INSTRUCTIONS FOR THE TASK -
Repeat the data verbatim.

[Start of PROVIDED DATA]

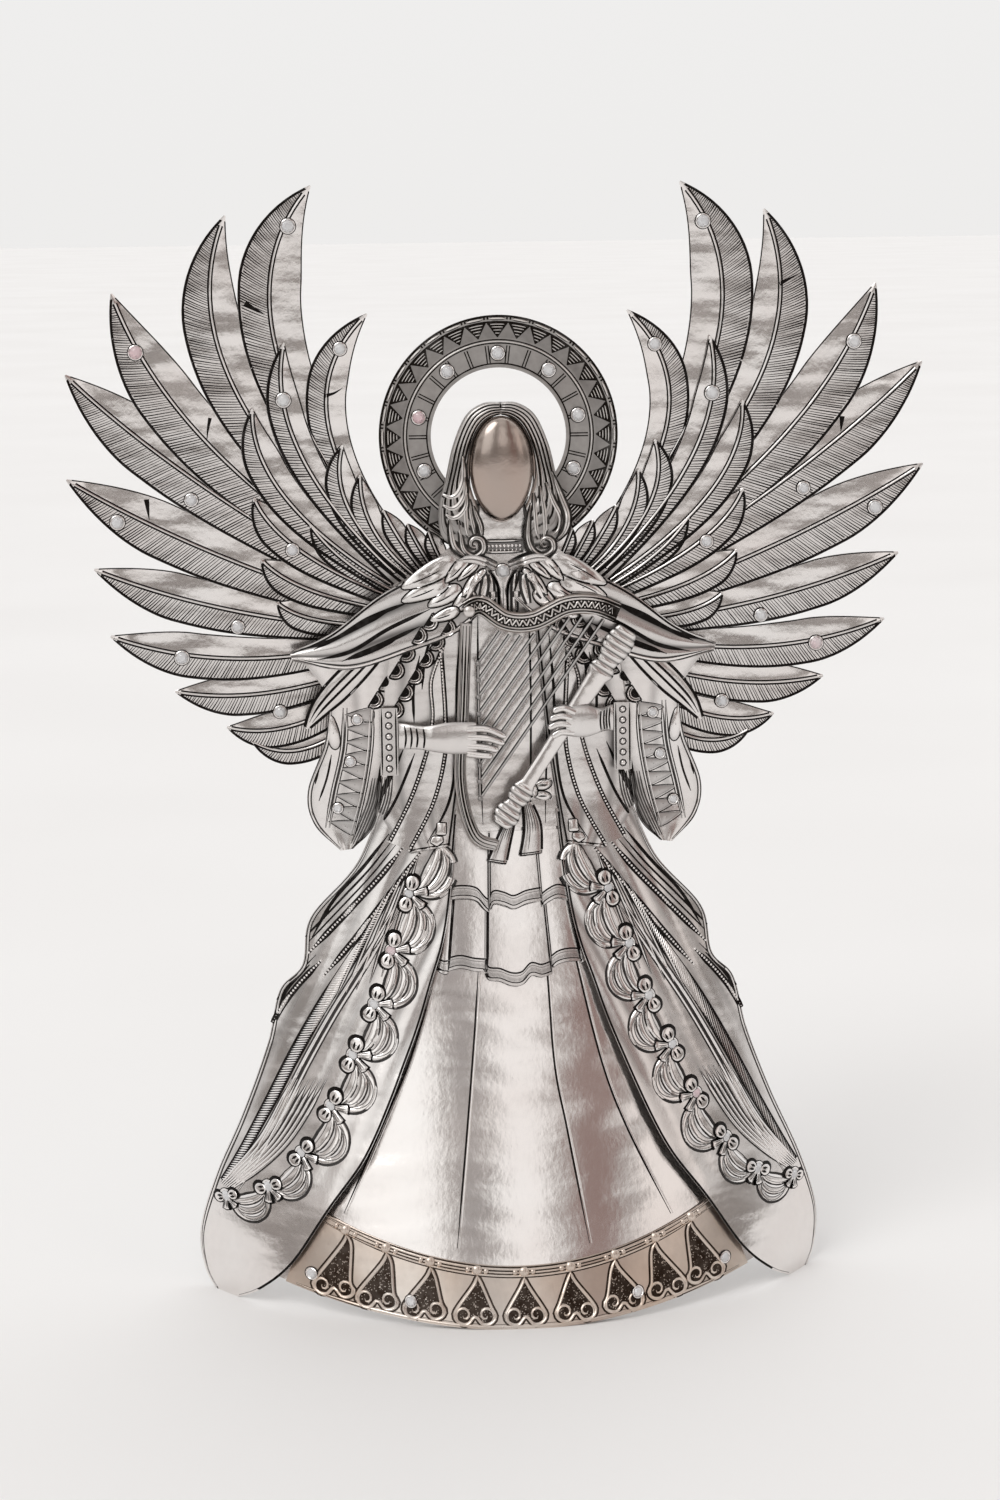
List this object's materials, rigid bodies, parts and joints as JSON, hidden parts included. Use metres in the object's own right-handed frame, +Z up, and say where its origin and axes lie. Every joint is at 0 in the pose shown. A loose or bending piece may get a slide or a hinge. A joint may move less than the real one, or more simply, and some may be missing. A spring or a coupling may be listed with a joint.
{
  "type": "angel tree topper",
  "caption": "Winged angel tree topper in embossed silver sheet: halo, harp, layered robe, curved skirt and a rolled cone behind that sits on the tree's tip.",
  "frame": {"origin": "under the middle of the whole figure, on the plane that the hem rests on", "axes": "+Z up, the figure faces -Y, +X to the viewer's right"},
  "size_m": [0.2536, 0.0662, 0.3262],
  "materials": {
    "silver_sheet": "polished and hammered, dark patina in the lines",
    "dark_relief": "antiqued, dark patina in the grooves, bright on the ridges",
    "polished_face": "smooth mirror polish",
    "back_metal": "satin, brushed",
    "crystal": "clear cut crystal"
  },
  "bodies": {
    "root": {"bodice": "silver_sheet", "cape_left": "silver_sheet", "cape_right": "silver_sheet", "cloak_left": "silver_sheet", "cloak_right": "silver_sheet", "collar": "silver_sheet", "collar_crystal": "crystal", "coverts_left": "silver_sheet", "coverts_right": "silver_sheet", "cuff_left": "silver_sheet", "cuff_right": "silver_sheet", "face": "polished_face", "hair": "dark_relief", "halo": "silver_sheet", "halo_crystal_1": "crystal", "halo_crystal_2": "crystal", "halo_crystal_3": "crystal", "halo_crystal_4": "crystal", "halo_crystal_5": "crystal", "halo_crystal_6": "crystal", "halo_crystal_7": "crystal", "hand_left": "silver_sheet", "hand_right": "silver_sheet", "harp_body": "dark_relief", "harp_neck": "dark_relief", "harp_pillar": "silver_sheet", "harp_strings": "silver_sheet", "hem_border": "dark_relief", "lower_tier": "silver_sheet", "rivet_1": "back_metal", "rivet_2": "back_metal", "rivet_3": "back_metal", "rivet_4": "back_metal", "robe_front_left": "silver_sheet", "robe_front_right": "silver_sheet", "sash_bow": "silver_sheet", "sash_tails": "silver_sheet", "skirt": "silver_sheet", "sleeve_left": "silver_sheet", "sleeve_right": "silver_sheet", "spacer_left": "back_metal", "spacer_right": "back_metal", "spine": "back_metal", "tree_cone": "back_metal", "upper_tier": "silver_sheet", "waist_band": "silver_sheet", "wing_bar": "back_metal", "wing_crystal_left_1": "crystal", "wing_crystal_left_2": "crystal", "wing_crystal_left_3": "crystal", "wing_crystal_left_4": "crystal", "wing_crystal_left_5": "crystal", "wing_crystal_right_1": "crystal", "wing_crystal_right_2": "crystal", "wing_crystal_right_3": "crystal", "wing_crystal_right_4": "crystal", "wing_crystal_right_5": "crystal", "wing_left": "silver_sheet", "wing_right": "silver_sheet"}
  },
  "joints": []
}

[End of PROVIDED DATA]

SOLUTION TO THE PROBLEM -
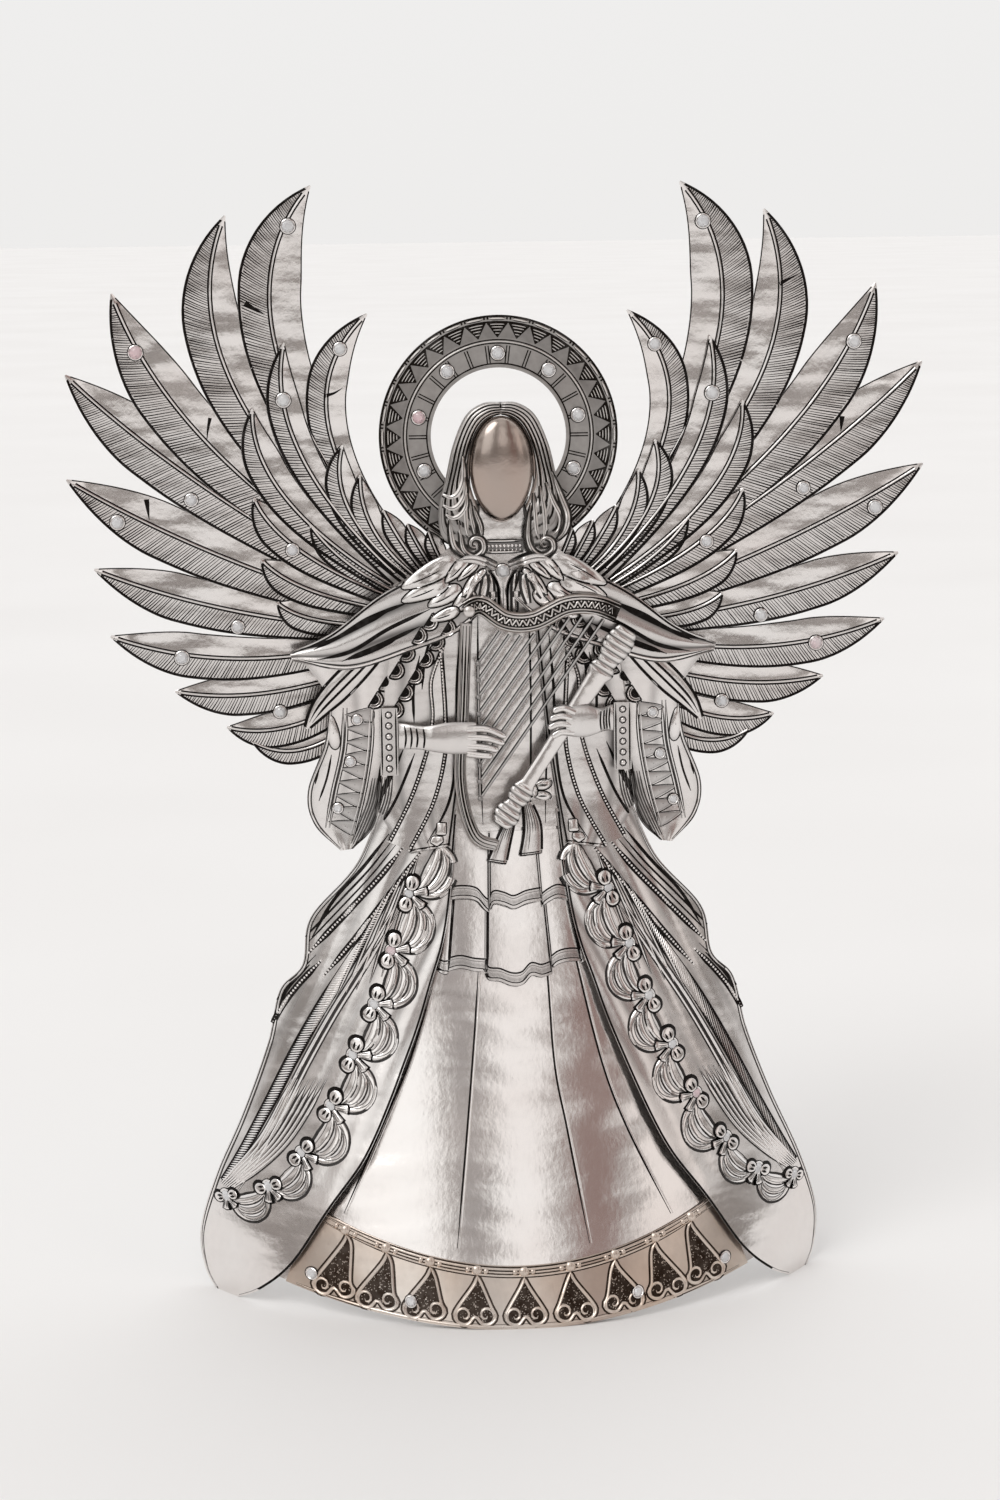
List this object's materials, rigid bodies, parts and joints as JSON, hidden parts included. Use metres in the object's own right-handed frame, +Z up, and say where its origin and axes lie. Every joint is at 0 in the pose shown. A loose or bending piece may get a slide or a hinge. A joint may move less than the real one, or more simply, and some may be missing. A spring or a coupling may be listed with a joint.
{
  "type": "angel tree topper",
  "caption": "Winged angel tree topper in embossed silver sheet: halo, harp, layered robe, curved skirt and a rolled cone behind that sits on the tree's tip.",
  "frame": {"origin": "under the middle of the whole figure, on the plane that the hem rests on", "axes": "+Z up, the figure faces -Y, +X to the viewer's right"},
  "size_m": [0.2536, 0.0662, 0.3262],
  "materials": {
    "silver_sheet": "polished and hammered, dark patina in the lines",
    "dark_relief": "antiqued, dark patina in the grooves, bright on the ridges",
    "polished_face": "smooth mirror polish",
    "back_metal": "satin, brushed",
    "crystal": "clear cut crystal"
  },
  "bodies": {
    "root": {"bodice": "silver_sheet", "cape_left": "silver_sheet", "cape_right": "silver_sheet", "cloak_left": "silver_sheet", "cloak_right": "silver_sheet", "collar": "silver_sheet", "collar_crystal": "crystal", "coverts_left": "silver_sheet", "coverts_right": "silver_sheet", "cuff_left": "silver_sheet", "cuff_right": "silver_sheet", "face": "polished_face", "hair": "dark_relief", "halo": "silver_sheet", "halo_crystal_1": "crystal", "halo_crystal_2": "crystal", "halo_crystal_3": "crystal", "halo_crystal_4": "crystal", "halo_crystal_5": "crystal", "halo_crystal_6": "crystal", "halo_crystal_7": "crystal", "hand_left": "silver_sheet", "hand_right": "silver_sheet", "harp_body": "dark_relief", "harp_neck": "dark_relief", "harp_pillar": "silver_sheet", "harp_strings": "silver_sheet", "hem_border": "dark_relief", "lower_tier": "silver_sheet", "rivet_1": "back_metal", "rivet_2": "back_metal", "rivet_3": "back_metal", "rivet_4": "back_metal", "robe_front_left": "silver_sheet", "robe_front_right": "silver_sheet", "sash_bow": "silver_sheet", "sash_tails": "silver_sheet", "skirt": "silver_sheet", "sleeve_left": "silver_sheet", "sleeve_right": "silver_sheet", "spacer_left": "back_metal", "spacer_right": "back_metal", "spine": "back_metal", "tree_cone": "back_metal", "upper_tier": "silver_sheet", "waist_band": "silver_sheet", "wing_bar": "back_metal", "wing_crystal_left_1": "crystal", "wing_crystal_left_2": "crystal", "wing_crystal_left_3": "crystal", "wing_crystal_left_4": "crystal", "wing_crystal_left_5": "crystal", "wing_crystal_right_1": "crystal", "wing_crystal_right_2": "crystal", "wing_crystal_right_3": "crystal", "wing_crystal_right_4": "crystal", "wing_crystal_right_5": "crystal", "wing_left": "silver_sheet", "wing_right": "silver_sheet"}
  },
  "joints": []
}